Love. Every time I hear that section now the hairs raise on the back of my neck. Even more so than in 1981, when 'Under Pressure' went to number 1, I feel the urgency of this lyric. The 'love' of the counterculture, 'All You Need Is Love', the universal panacea, gives way to something more direct. We might call it care, as Bowie does; or compassion, or empathy, or understanding. It's something that stands behind Brexit and the resistible rise of Donald J. Trump: we have been encouraged not to care for others, but also not to care for and about ourselves. Perhaps we should understand late capitalism or neoliberalism or whatever you might want to call it as an emotional project which teaches us not to care for others; that the world is a competition, there are winners and losers, and you had better be a winner. Both Brexiteers and Trump rattle on endlessly about 'winning', for good reason. It reflects a worldview in which to care is to be weak, to not look out for yourself, to lose.

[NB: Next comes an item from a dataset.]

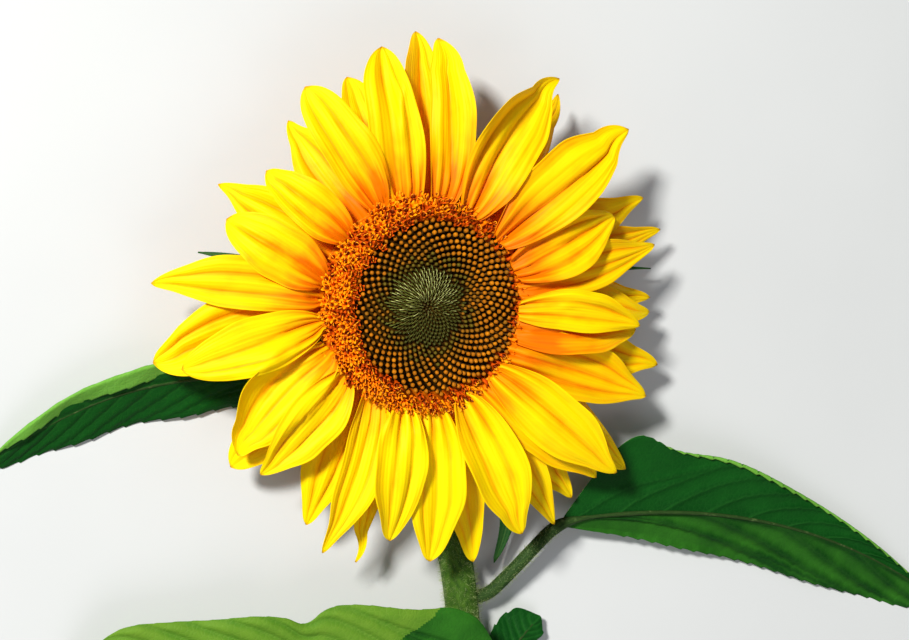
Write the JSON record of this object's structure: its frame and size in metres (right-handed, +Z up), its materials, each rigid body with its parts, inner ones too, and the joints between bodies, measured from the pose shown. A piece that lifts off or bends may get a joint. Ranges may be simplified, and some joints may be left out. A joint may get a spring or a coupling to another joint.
{
  "type": "cut sunflower",
  "caption": "Cut sunflower lying on its back: open yellow bloom with a domed brown disc, green bracts, a short hairy stem and toothed leaves.",
  "frame": {"origin": "middle of the flower's bounding box at the surface it lies on", "axes": "+Z up, the way the bloom faces; +X along the span of the leaves, to the right with the cut stem nearest; +Y from the cut end of the stem towards the bloom"},
  "size_m": [0.5092, 0.3412, 0.0618],
  "materials": {
    "petal_yellow": "satin",
    "disc_brown": "matte",
    "floret_orange": "matte",
    "bract_green": "matte",
    "leaf_green": "satin",
    "stem_green": "matte"
  },
  "bodies": {
    "root": {"back_petal_1": "petal_yellow", "back_petal_10": "petal_yellow", "back_petal_11": "petal_yellow", "back_petal_12": "petal_yellow", "back_petal_13": "petal_yellow", "back_petal_2": "petal_yellow", "back_petal_3": "petal_yellow", "back_petal_4": "petal_yellow", "back_petal_5": "petal_yellow", "back_petal_6": "petal_yellow", "back_petal_7": "petal_yellow", "back_petal_8": "petal_yellow", "back_petal_9": "petal_yellow", "bracts_inner": "bract_green", "bracts_outer": "bract_green", "disc_dome": "disc_brown", "floret_ring": "floret_orange", "front_leaf_blade": "leaf_green", "front_leaf_stalk": "stem_green", "front_petal_1": "petal_yellow", "front_petal_10": "petal_yellow", "front_petal_11": "petal_yellow", "front_petal_12": "petal_yellow", "front_petal_13": "petal_yellow", "front_petal_2": "petal_yellow", "front_petal_3": "petal_yellow", "front_petal_4": "petal_yellow", "front_petal_5": "petal_yellow", "front_petal_6": "petal_yellow", "front_petal_7": "petal_yellow", "front_petal_8": "petal_yellow", "front_petal_9": "petal_yellow", "left_leaf_blade": "leaf_green", "left_leaf_stalk": "stem_green", "neck": "stem_green", "receptacle": "bract_green", "right_leaf_blade": "leaf_green", "right_leaf_stalk": "stem_green", "second_petal_1": "petal_yellow", "second_petal_2": "petal_yellow", "second_petal_3": "petal_yellow", "second_petal_4": "petal_yellow", "second_petal_5": "petal_yellow", "second_petal_6": "petal_yellow", "second_petal_7": "petal_yellow", "second_petal_8": "petal_yellow", "small_leaf_blade": "leaf_green", "small_leaf_stalk": "stem_green", "stem": "stem_green", "third_petal_1": "petal_yellow", "third_petal_2": "petal_yellow", "third_petal_3": "petal_yellow", "third_petal_4": "petal_yellow", "third_petal_5": "petal_yellow", "third_petal_6": "petal_yellow"}
  },
  "joints": []
}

But caring for yourself and caring for others are connected. What does it say about oneself, or the society in which we live, if we can ignore the pain of other human beings? If it is 'better' not to care? In academia, we are now forced to run several rat-races: the REF, the TEF, grant funding, and so on and so on. Not because these things have value in themselves: they have none. They are in place to encourage or rather determine a certain kind of behaviour, a certain kind of emotional response, to others and to oneself. To be competitive, not collegiate; to place one's energies towards certain tasks and not to others; and what this produces is anxiety, and fear, and a sense of worthlessness, and misery. It's a microcosm of what has happened and is still happening across the UK and US and elsewhere. In this new year of 2017, which I think of with apprehension rather than hope, anxiety rather than excitement, I make no resolutions, except to be able to look into the mirror and know that I care, for others and for myself.

'This is ourselves/ Under pressure'.